Tax: The Part Many Ignore
Both products are taxable:
- Savings account:
- ₹10,000 interest deduction under Section 80TTA (₹50,000 for seniors under 80TTB).
- FD:
- No blanket exemption.
- Banks deduct TDS at 10% if interest crosses ₹40,000 (₹50,000 for seniors).
Your real return depends on your tax slab. A 7% FD can drop below inflation after tax.

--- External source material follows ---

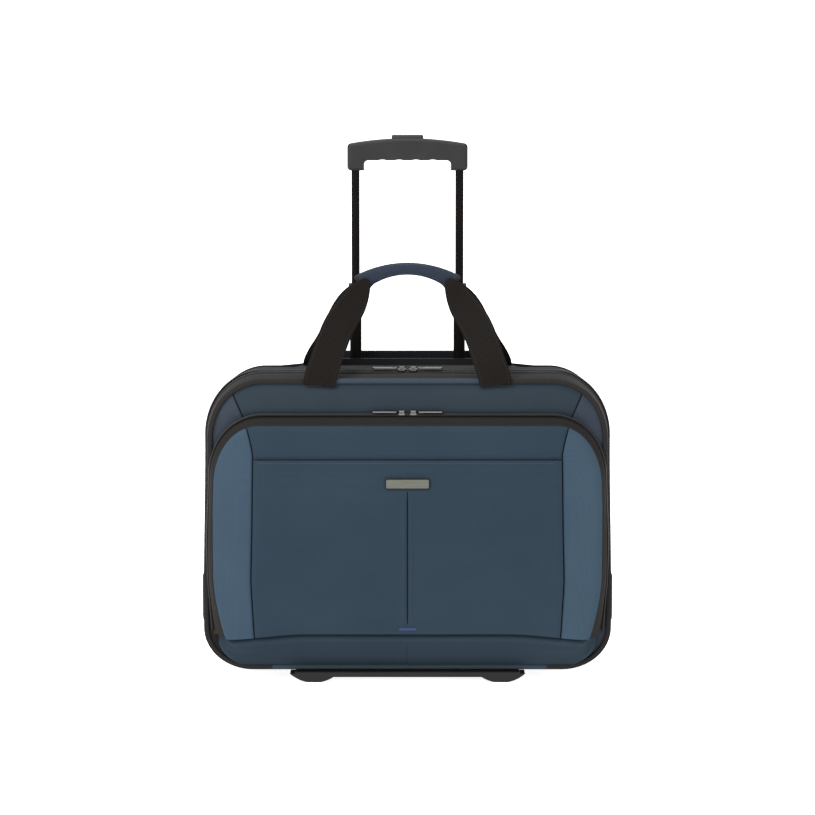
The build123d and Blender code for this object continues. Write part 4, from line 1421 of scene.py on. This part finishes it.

When a Savings Account Is Better
Use a savings account for:
- Salary and monthly expenses
- Emergency fund
- Short-term needs (0–3 months)
- Frequent transactions
Tip: Consider a high-interest savings account for your emergency fund to earn more without losing access.
When an FD Is Better
Choose an FD if:
- The money is surplus
- You won’t need it for 6-36 months
- You want predictable returns
- You prefer zero market risk
FDs are ideal for:
- Parking money before big expenses
- Conservative investors
- Retirees seeking stability
The Smart 2026 Strategy: Use Both
Don’t pick one-combine them.
- Keep 3-6 months of expenses in savings
- Move surplus into short-term FDs
- Ladder FDs (3, 6, 12 months)
- Review rates yearly
You get liquidity and better returns.
For long-term growth beyond FDs, learn how compounding works in SIP Explained Simply: How Monthly Investing Works.
What Regulators Say
The RBI advises depositors to understand terms, premature withdrawal rules, and insurance. All bank deposits are insured up to ₹5 lakh per bank.
Official guidance: https://www.rbi.org.in/
Conclusion
In 2026, the FD vs savings account choice depends on purpose:
- Savings account = access and safety for daily life
- FD = higher returns for idle cash
The smartest savers don’t choose one-they balance both. Keep emergencies liquid. Put surplus to work.